------ Supplied material

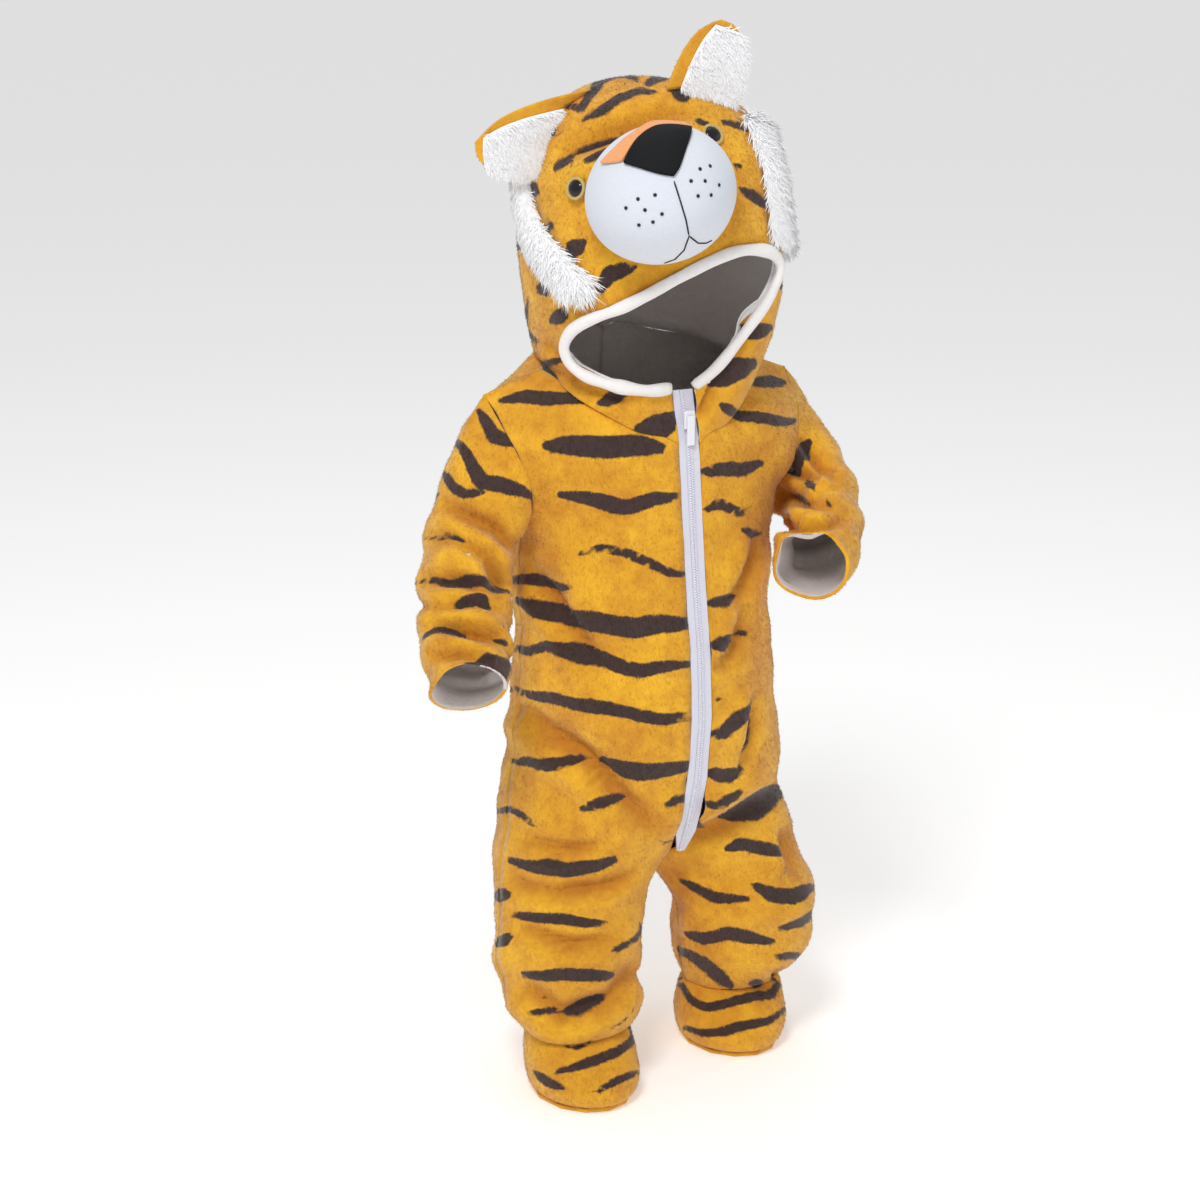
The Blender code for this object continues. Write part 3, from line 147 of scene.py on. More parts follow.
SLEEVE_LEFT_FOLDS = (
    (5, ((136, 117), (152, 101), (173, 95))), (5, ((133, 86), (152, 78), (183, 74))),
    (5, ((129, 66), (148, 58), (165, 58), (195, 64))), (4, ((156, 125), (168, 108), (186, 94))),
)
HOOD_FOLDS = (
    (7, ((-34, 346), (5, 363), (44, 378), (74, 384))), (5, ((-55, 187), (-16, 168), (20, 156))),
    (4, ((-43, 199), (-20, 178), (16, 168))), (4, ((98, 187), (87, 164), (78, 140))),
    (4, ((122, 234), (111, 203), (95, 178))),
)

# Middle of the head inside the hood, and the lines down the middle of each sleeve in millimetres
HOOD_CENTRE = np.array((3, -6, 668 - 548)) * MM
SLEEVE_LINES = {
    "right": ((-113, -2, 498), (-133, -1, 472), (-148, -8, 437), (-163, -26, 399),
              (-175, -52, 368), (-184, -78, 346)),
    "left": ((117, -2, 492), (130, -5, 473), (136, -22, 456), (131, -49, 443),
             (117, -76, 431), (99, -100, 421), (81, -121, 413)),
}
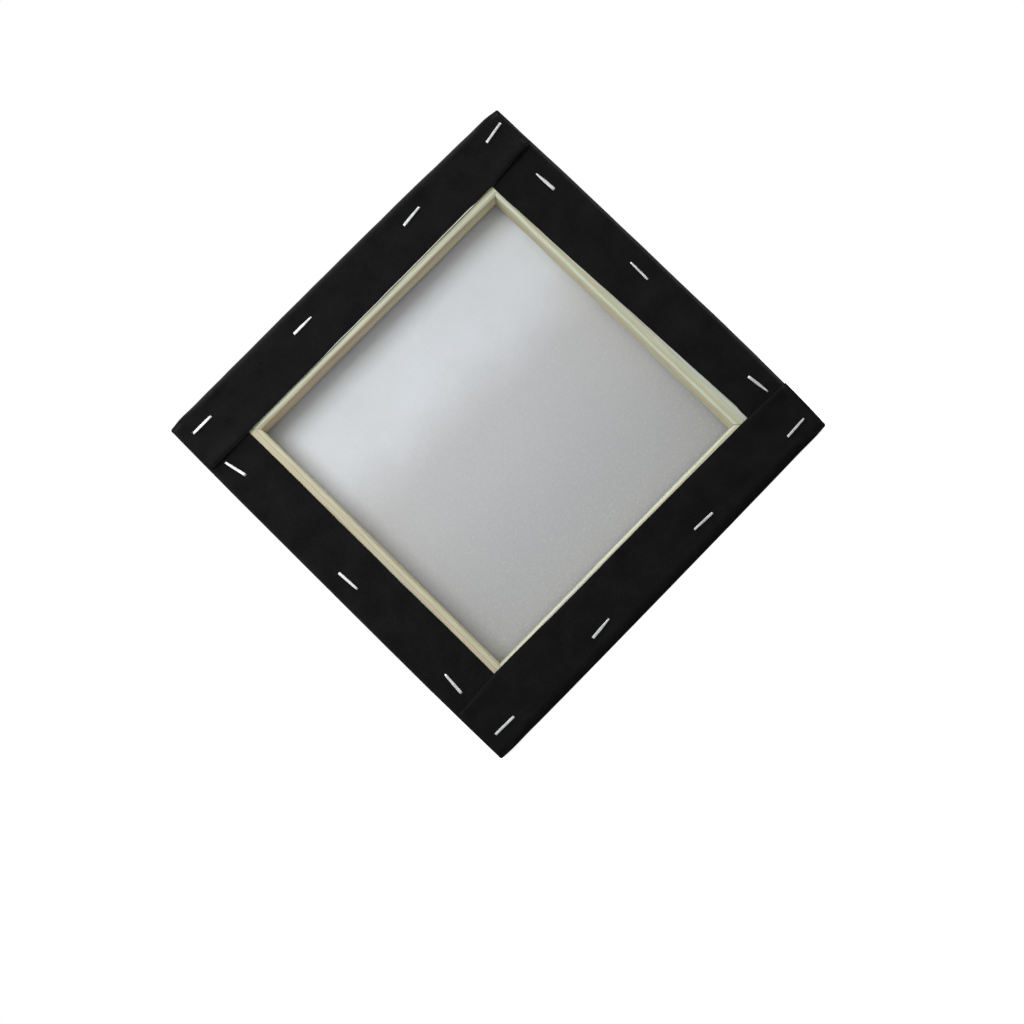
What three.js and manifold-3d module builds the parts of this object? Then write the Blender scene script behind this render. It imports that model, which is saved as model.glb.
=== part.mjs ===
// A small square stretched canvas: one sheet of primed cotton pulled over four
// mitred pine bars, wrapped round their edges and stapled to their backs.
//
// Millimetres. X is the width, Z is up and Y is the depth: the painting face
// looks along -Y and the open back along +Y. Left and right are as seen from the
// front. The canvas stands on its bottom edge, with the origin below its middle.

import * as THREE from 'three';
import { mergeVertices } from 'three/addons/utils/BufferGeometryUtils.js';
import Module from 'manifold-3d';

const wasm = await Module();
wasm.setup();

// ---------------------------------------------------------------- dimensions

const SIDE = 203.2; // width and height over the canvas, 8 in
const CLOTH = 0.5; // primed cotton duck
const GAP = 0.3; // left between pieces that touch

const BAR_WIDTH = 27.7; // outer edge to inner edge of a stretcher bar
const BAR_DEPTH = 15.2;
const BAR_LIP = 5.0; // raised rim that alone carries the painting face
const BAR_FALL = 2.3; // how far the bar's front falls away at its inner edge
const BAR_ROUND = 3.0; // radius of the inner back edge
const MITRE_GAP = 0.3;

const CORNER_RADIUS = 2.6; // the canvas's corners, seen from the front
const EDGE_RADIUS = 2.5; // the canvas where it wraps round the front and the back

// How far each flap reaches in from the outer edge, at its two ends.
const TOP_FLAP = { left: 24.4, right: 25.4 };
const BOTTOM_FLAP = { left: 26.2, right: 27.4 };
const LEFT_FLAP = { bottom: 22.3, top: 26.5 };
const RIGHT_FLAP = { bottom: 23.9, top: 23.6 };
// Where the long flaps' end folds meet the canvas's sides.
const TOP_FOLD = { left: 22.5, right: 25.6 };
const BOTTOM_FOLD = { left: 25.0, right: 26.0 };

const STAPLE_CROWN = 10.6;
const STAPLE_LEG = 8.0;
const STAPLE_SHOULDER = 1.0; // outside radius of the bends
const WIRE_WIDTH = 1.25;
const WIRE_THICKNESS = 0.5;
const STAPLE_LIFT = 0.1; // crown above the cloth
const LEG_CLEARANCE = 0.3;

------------

Restate, word for word and with nothing added, the lines from the first line of the listing through the one where "What three.js and" stands.

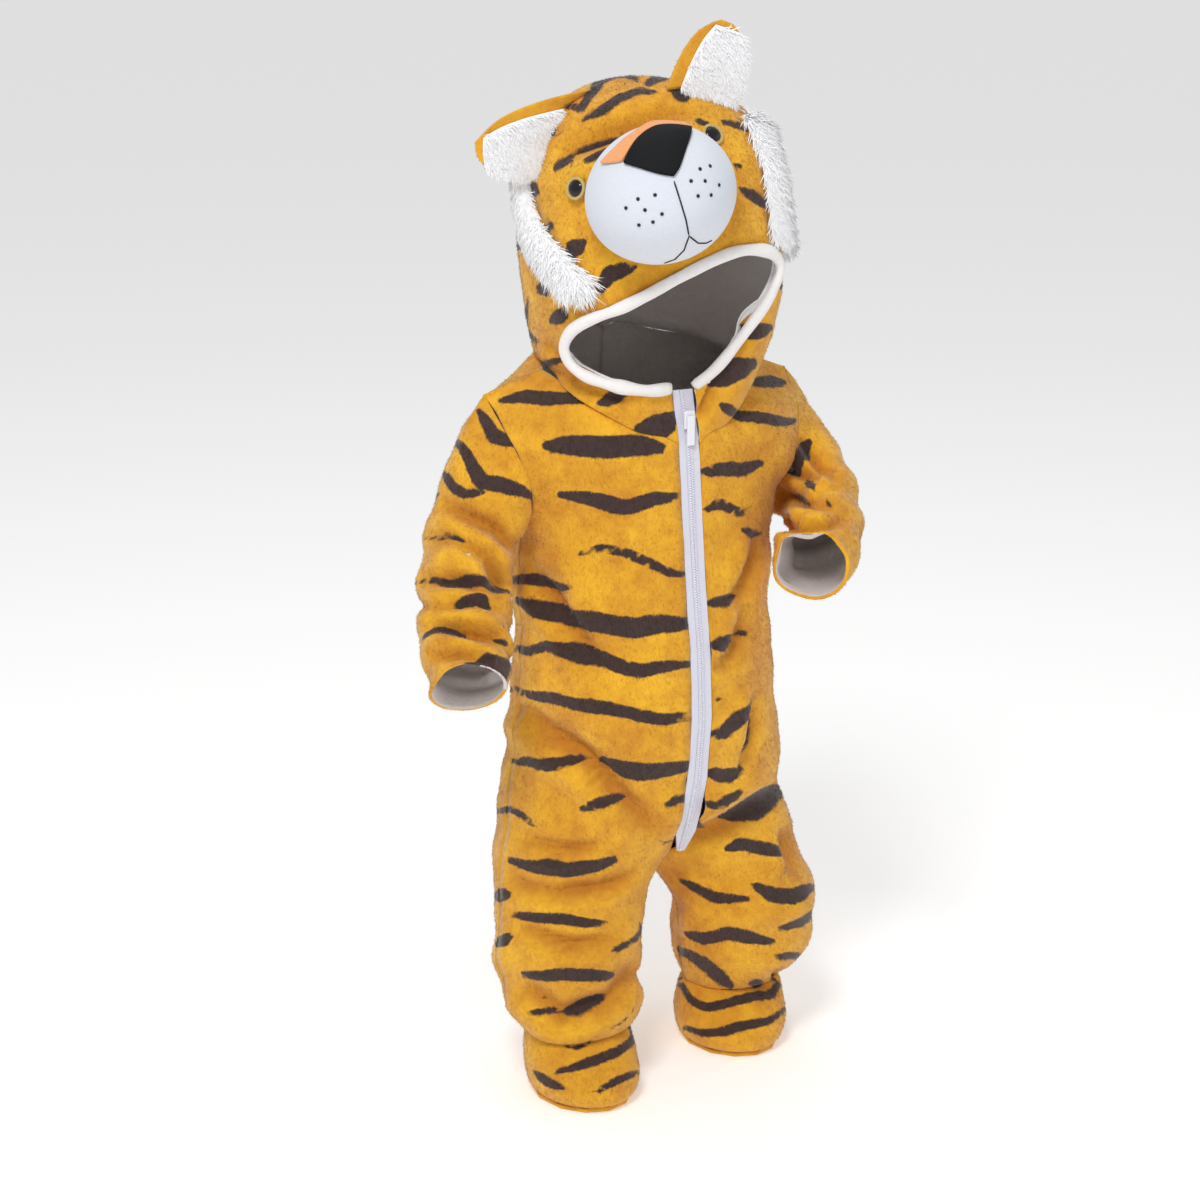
The Blender code for this object continues. Write part 3, from line 147 of scene.py on. More parts follow.
SLEEVE_LEFT_FOLDS = (
    (5, ((136, 117), (152, 101), (173, 95))), (5, ((133, 86), (152, 78), (183, 74))),
    (5, ((129, 66), (148, 58), (165, 58), (195, 64))), (4, ((156, 125), (168, 108), (186, 94))),
)
HOOD_FOLDS = (
    (7, ((-34, 346), (5, 363), (44, 378), (74, 384))), (5, ((-55, 187), (-16, 168), (20, 156))),
    (4, ((-43, 199), (-20, 178), (16, 168))), (4, ((98, 187), (87, 164), (78, 140))),
    (4, ((122, 234), (111, 203), (95, 178))),
)

# Middle of the head inside the hood, and the lines down the middle of each sleeve in millimetres
HOOD_CENTRE = np.array((3, -6, 668 - 548)) * MM
SLEEVE_LINES = {
    "right": ((-113, -2, 498), (-133, -1, 472), (-148, -8, 437), (-163, -26, 399),
              (-175, -52, 368), (-184, -78, 346)),
    "left": ((117, -2, 492), (130, -5, 473), (136, -22, 456), (131, -49, 443),
             (117, -76, 431), (99, -100, 421), (81, -121, 413)),
}
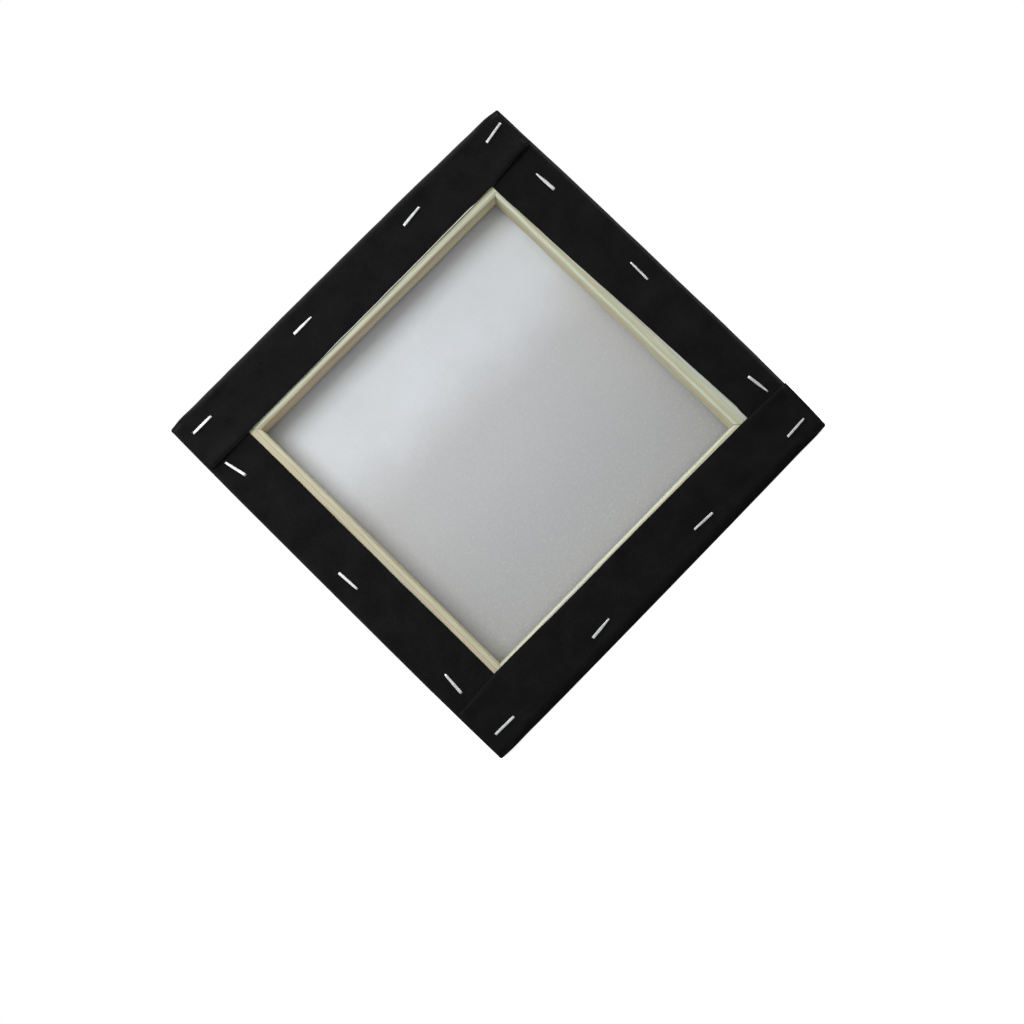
What three.js and manifold-3d module builds the parts of this object? Then write the Blender scene script behind this render. It imports that model, which is saved as model.glb.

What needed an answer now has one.